Modeling code records:
┏━━

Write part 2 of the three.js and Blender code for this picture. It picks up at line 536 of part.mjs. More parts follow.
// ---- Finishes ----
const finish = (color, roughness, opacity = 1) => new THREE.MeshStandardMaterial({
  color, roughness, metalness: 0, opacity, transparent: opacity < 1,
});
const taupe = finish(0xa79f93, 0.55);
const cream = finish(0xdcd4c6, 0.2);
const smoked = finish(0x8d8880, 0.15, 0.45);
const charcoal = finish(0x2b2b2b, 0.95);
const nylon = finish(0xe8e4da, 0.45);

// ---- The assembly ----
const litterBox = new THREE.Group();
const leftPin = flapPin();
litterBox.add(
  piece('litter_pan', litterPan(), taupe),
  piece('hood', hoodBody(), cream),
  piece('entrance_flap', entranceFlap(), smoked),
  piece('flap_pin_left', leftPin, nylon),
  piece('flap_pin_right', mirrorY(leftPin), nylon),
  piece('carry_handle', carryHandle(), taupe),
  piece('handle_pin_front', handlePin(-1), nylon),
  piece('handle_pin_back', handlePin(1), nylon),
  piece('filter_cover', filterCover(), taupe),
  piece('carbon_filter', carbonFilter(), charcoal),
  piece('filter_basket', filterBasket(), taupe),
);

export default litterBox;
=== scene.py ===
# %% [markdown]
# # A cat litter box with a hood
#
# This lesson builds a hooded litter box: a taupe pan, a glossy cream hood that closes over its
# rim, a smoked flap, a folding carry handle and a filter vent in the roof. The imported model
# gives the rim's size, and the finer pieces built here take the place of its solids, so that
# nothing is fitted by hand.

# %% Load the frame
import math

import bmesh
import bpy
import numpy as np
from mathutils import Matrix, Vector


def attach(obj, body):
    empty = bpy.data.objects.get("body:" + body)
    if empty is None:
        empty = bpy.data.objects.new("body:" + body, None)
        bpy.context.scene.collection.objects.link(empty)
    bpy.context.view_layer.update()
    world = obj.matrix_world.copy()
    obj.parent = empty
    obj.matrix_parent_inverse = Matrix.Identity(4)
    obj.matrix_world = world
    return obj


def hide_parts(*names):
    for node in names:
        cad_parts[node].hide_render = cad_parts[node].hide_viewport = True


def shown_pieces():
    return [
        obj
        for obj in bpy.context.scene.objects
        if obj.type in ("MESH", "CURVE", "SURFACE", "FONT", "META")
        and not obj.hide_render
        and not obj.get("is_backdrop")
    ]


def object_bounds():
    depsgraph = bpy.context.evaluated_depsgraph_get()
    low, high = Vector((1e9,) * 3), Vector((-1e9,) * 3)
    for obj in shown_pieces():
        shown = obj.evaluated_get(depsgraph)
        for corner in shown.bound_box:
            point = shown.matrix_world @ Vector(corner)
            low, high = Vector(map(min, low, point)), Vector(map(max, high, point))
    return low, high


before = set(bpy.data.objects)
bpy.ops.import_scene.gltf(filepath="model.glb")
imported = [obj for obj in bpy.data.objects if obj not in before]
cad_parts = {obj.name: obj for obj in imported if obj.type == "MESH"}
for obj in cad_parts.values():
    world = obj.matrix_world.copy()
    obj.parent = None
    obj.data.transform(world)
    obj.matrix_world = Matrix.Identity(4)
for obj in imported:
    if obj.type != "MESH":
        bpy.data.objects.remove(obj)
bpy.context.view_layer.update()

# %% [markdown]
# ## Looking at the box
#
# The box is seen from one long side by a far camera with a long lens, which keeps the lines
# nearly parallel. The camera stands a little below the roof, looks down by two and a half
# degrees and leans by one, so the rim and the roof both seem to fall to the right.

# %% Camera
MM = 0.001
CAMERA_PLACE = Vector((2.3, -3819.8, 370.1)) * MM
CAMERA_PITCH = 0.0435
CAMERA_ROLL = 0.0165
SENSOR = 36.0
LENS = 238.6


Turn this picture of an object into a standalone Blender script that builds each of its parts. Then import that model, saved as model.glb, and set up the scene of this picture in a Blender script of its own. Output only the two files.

┗━━

Will you return exactly the lines above from the one with "---- The assembly" down to the one with "if empty is", counting both as part of the range?

* [Correct answer]
// ---- The assembly ----
const litterBox = new THREE.Group();
const leftPin = flapPin();
litterBox.add(
  piece('litter_pan', litterPan(), taupe),
  piece('hood', hoodBody(), cream),
  piece('entrance_flap', entranceFlap(), smoked),
  piece('flap_pin_left', leftPin, nylon),
  piece('flap_pin_right', mirrorY(leftPin), nylon),
  piece('carry_handle', carryHandle(), taupe),
  piece('handle_pin_front', handlePin(-1), nylon),
  piece('handle_pin_back', handlePin(1), nylon),
  piece('filter_cover', filterCover(), taupe),
  piece('carbon_filter', carbonFilter(), charcoal),
  piece('filter_basket', filterBasket(), taupe),
);

export default litterBox;
=== scene.py ===
# %% [markdown]
# # A cat litter box with a hood
#
# This lesson builds a hooded litter box: a taupe pan, a glossy cream hood that closes over its
# rim, a smoked flap, a folding carry handle and a filter vent in the roof. The imported model
# gives the rim's size, and the finer pieces built here take the place of its solids, so that
# nothing is fitted by hand.

# %% Load the frame
import math

import bmesh
import bpy
import numpy as np
from mathutils import Matrix, Vector


def attach(obj, body):
    empty = bpy.data.objects.get("body:" + body)
    if empty is None:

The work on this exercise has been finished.